11. In the instant case, as we have already seen there was no mention of any container in the deposition of the Food Inspector, P.W. I or the witness P.W. 2 P.W. 3 was also silent on this point. The accused respondent in his statement Under Section 342, Cr. P.C. did not say that the sample was not taken in dry clean bottles or any other suitable container. The accused examined himself as D.W. 2 but he did not state that the sample was not taken in dry, clean containers D.W. 1 stated that the chillies were supplied by him for grinding but did not say that the samples were not taken in any clean dry bottles. The facts of the instant case are distinguishable from the above cases on one point, namely, here there is no evidence whatsoever as to in what type of container the sample was taken into. In Gopal Das 1979 FAJ 173(2) (SC) (supra) there was mention of a 'cloth sack. In Baidya Nath 1980 Cri LJ 142 (Gauh) (supra) it was in evidence that the petitioner himself put the sample oil into the bottle and it was not suggested by him to any prosecution witnesses nor in his statement Under Section 113, Cr.P.C. that there was any material defect or foul play in taking the sample. In State of Gujrat v. Kutubuddin Isafali 1981 Cri LJ 908 where the Food Inspector in his evidence said that the chilli powder which was kept for the purpose of selling in the shop of the accused kept in bags of paper and it was in powder form and also stated that he divided the quantity purchased into three samples, into there empty, dry, clean glass bottles in equal parts and in his cross-examination it was not suggested that any other container was used for keeping the sample when initially collected before it was distributed into three sample bottles, the court inferred the proper compliance of Rule 14. It was held that there was nothing to show that before the samples were put in three bottles they were kept in any other container as such. In B. A. Sawat 1969 Cri LJ 1344 (Bom) (supra) the Food Inspector mentioned that he divided the milk in three equal parts, added 8 drops of formalin in each bottles, sealed the bottles and packed them in the presence of a witness. In Ultadnga Oil Mill 1963 (2) Cri LJ 448 (Cal) (supra), the Food Inspector deposed in his evidence that all the formalities were duly complied with and there was no cross-examination on the point.

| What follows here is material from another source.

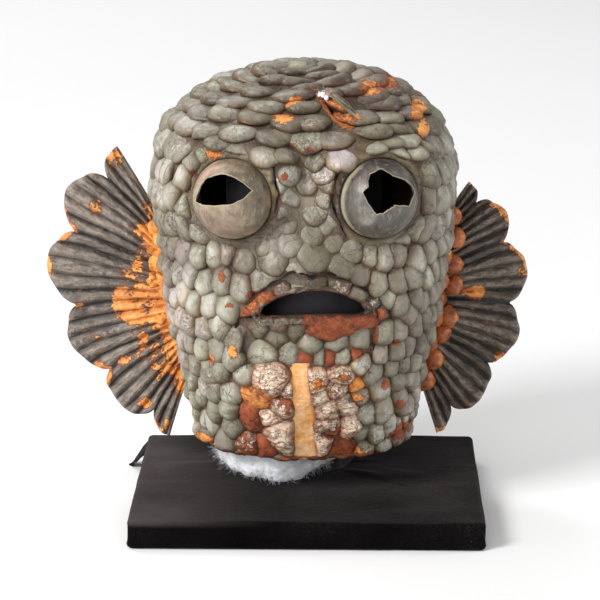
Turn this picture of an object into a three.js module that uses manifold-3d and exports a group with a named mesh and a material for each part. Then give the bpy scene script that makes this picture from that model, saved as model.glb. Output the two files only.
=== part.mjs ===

12. To throw the burden on the accused to show that the rules were not complied with without the Food Inspector saying that he did comply with those, it is necessary to decide the question as to who had the burden to prove that the rules were complied with. Unlike under the Prevention of Corruption Act where the burden is placed on the accused, under the Act the onus of proof is on the prosecution which has to discharge it. The requirement of Rule 14 as regards putting the sample in to dry clean bottles or other suitable containers, is very important and salutary provision. The purpose is to ensure that the Public Analyst receives the sample in the same state in which the Food Inspector collected it, except, after addition of the required preservatives under the law. In the instant case the Public Analyst's report was superseded by that of the Director of Central Food Laboratory. In the absence of evidence to show that the sample was put into any container it may not be reasonable to infer that it was in fact put into clean dry bottles so as to ensure its proper storing for analysis. There having been no statement as to the container used or even to the effect that the Rules as to storing of sample were properly observed, it would not be reasonable for this Court to infer or presume that those were actually complied with. This case accordingly is distinguishable. The benefit of doubt in our opinion was correctly given to the respondent and he was correctly acquitted.
13. For the reasons stated above we uphold the impugned judgment of acquittal and dismiss this appeal.
Dr. T.N. Singh, J.
14. I concur in the conclusion reached by my noble brother that the appeal should be dismissed but I would like to make it clear that in my opinion the acquittal ought to be upheld for the reason that the respondent is entitled, on the facts of the case, to the benefit of doubt and not on the ground of absence of proof of compliance by the prosecution with the provisions of Rule 14, as contended by learned Counsel for the respondent. My tentative view is that even if a provision is held to be mandatory that will not tantamount to holding that compliance therewith, even if not challenged, has to be affirmatively and positively proved also by the prosecution. I do not read anything in the language of Rule 14 to indicate that it placed any duty on the prosecution to prove compliance therewith to secure a conviction. Rule 14, according to me embodies a procedural safeguard and unless infraction thereof is complained burden to prove compliance therewith does not shift to the prosecution.
15. To divine the legislative intent of any particular statutory provision the primary judicial duty, in my opinion, is to ensure that the object of the statute is not frustrated as manifested in the modern rule of 'purposive interpretation.' The primacy of this rule in our legal and constitutional set up is self evident and need not be stressed. The master key to construction of a statute in our legal system is to be found in the Bill of Rights (Part III) and the Directive Principles (part IV) of the Constitution. As such, in the context of Article 47, the provisions of the Act have to be so construed as fulfilling the mandate thereof. In other words, prevention of Food Adulteration Act being a measure enacted to protect public health its provisions are not to be construed pedantically in a manner as may make it impossible to secure a conviction under the Act. And, it will so happen, in my opinion, if an implied duty is placed on the prosecution to prove affirmatively and positively compliance at each and every step, with the prescribed procedure, and performance of such duty is made a condition precedent for securing a conviction. However, as we are dismissing the appeal I would not like to add anything more on this aspect and would also not like to discuss the case-law to which a reference is made in the leading judgment.